Alan WOLFF

Alan WOLFF

Member of FMG

Distinguished visiting fellow at the Peterson Institute for International Economics and former Deputy Director-General of the World Trade Organization (WTO)

Alan Wm. Wolff is a distinguished visiting fellow at the Peterson Institute for International Economics. Until joining PIIE, he was Deputy Director-General of the World Trade Organization (WTO). At the WTO, Wolff was responsible for divisions dealing with accessions, agriculture, trade and the environment, standards, translation, and information technology support.  He is a founder of the Trade for Peace (T4P) Initiative, which joins the WTO, the International Financial Institutions and the peace community in their efforts to provide assistance to fragile and conflict-affected countries.  He served as chair of the WTO’s Consultative Framework Mechanism for Cotton Development Assistance.  During the six months ending on 1 March 2021, he was co-acting Director-General of the WTO.  His numerous writings on current trade topics during his tenure at the WTO are available at WTO.org.

 

Ambassador Wolff is the author of a guidebook to the World Trading System administered by the WTO, entitled “Revitalizing the World Trading System”, Cambridge University Press (2023).  It has been selected by the Financial Times as one of the Best Books of 2023 – Economics.

 

Prior to joining the WTO Secretariat, Wolff was a leading member of the trade bar pioneering a team approach of combining economics, law, and forensic analysis to address problems in international competition.

 

Wolff served as United States Deputy Special Representative for Trade Negotiations in the Carter administration and was general counsel of the Office in the Ford administration. He served as acting head of the US delegation during the Tokyo Round of Multilateral Trade Negotiations and was a principal draftsman of the basic US law creating a mandate for trade negotiations.  As Deputy USTR he was a founder of the Organization for Economic Cooperation and Development (OECD) Steel Committee and its first chairman.
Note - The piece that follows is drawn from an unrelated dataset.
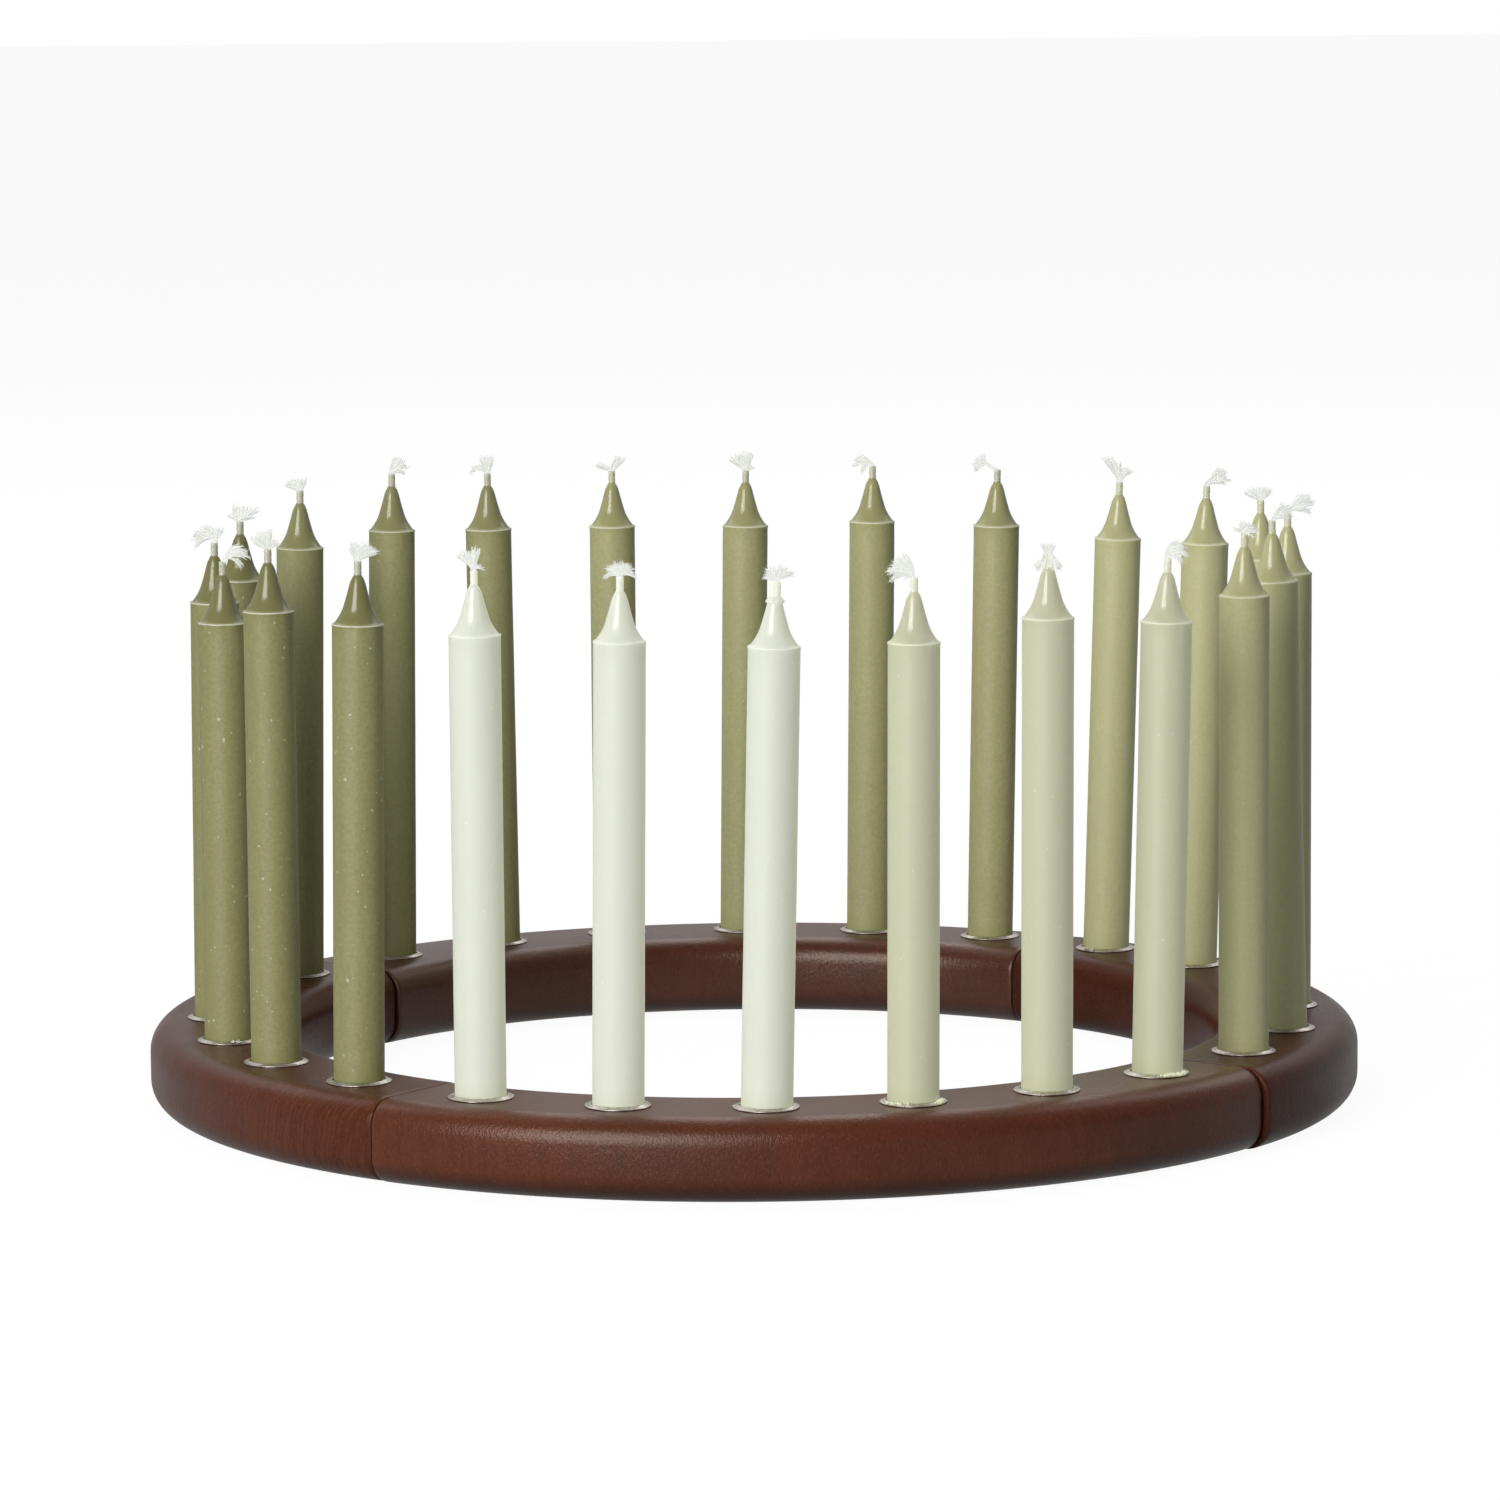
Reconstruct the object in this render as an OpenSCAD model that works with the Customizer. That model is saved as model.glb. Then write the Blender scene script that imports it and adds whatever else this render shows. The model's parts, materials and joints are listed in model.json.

He has served as a senior trade negotiator in, and advisor to, both Democratic and Republican administrations.

 

Prior to his service at USTR, he served in the US Treasury as staff attorney for the National Advisory Committee on International Monetary and Financial Policy, participating in the work of the OECD Development Assistance Committee, reviewing lending policies in the IMF and the World Bank, and participating in the drafting of the Articles of Agreement of the African Development Fund. He was director of the Treasury’s Office of Multilateral Trade Negotiations.

 

He is also a lifetime national associate of the National Academies, a member of the Council on Foreign Relations, and served on the E15 Initiative’s Experts Group on Trade and Innovation.

 

He holds a JD degree from Columbia University and an AB degree from Harvard College.